PLOWDEN: I wouldn't have thought that there were major differences of opinion. I think the leaders of all the different political parties or different trades or what you will were well aware of how difficult the situation was and welcomed Marshall aid as such.

BROOKS: One of the striking things to me is that

[45]
I've had exactly the same response in every country I've been in in Western Europe. Did the Marshall Plan accentuate or complicate controversies or differences of opinion that may have existed as between the encouragement of private industry and state control of economic programs?

PLOWDEN: I wouldn't have thought so in this country.

BROOKS: I wondered if the very fact that the Marshall Plan was necessarily...that the assistance came through governmental sources had complicated that picture?
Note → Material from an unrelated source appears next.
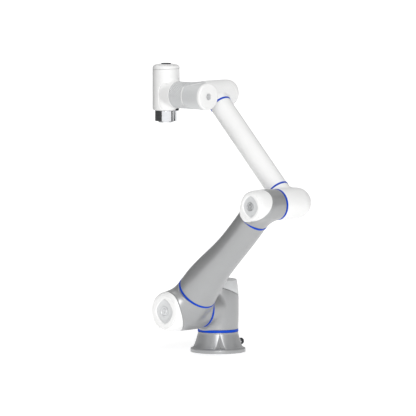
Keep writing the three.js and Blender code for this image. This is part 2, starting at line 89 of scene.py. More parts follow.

PLOWDEN: Not in this country.

BROOKS: Well, now, as you know I represent the Truman Library, and also as I've told you, we are approaching this as objectively as we can, and we would like very candid comments and naturally one thing we're interested in is the

[46]
position of President Truman, the attitude that people had toward him, as the leader of the American government. Let me ask first, was the Marshall Plan generally thought of as an expression of his opinion, of his policy and attitude? Was he personally associated with it?

PLOWDEN: It's too long ago for me to remember, but I would have thought that it was associated with General Marshall and the American administration in general.

BROOKS: Well, naturally, one of the things we're interested in, and that the people who write biographies of Mr. Truman will be interested in, is the development of thinking towards him as a President. Thus, I'm interested in, what particular aspects of the Truman Administration you would say affected or contributed to the judgment of people here, towards him as

[47]
a President?

PLOWDEN: Of course, this must differ for every person. Speaking for myself, the thing that stands out vividly in my mind was his decision that the United States should play a part in turning back the invasion of South Korea. What you must remember was, that those of us who were although still young, were adult before the war and had become terribly disillusioned with international institutions like the League of Nations because of its failure to stand up, first of all to Japanese aggression in Manchuria, and then aggression by Italians in Abyssinia, and then the Spanish civil war, and so on. Therefore I can remember my own personal reaction of reading about the invasion of South Korea, was one of almost hopelessness, that here, once again, the round was starting and nothing would be done, and we were on a slippery slope

[48]
towards another world war. And when President Truman's statement about what the Americans' reaction was to be came out, it was one of my own personal reaction -- tremendous relief, and admiration for a man who had the courage to do this. Now, Douglas, you probably have other ones.

ALLEN: No, I think that as far as informed persons go this is the thing that Truman is associated with as a personal act. If you ask the general British public what they associate Truman with, they will probably tell you that he was the man who won the election when he was told he was going to lose it. This, I think, is probably the thing that has made the most impression on the public at large. He won the election when he was told he was going to lose. This, I think, is the general aspect of the Truman image which is most widely known.

[49]
PLOWDEN: His image is one of a courageous man who perhaps was a little man who fought against giants and won.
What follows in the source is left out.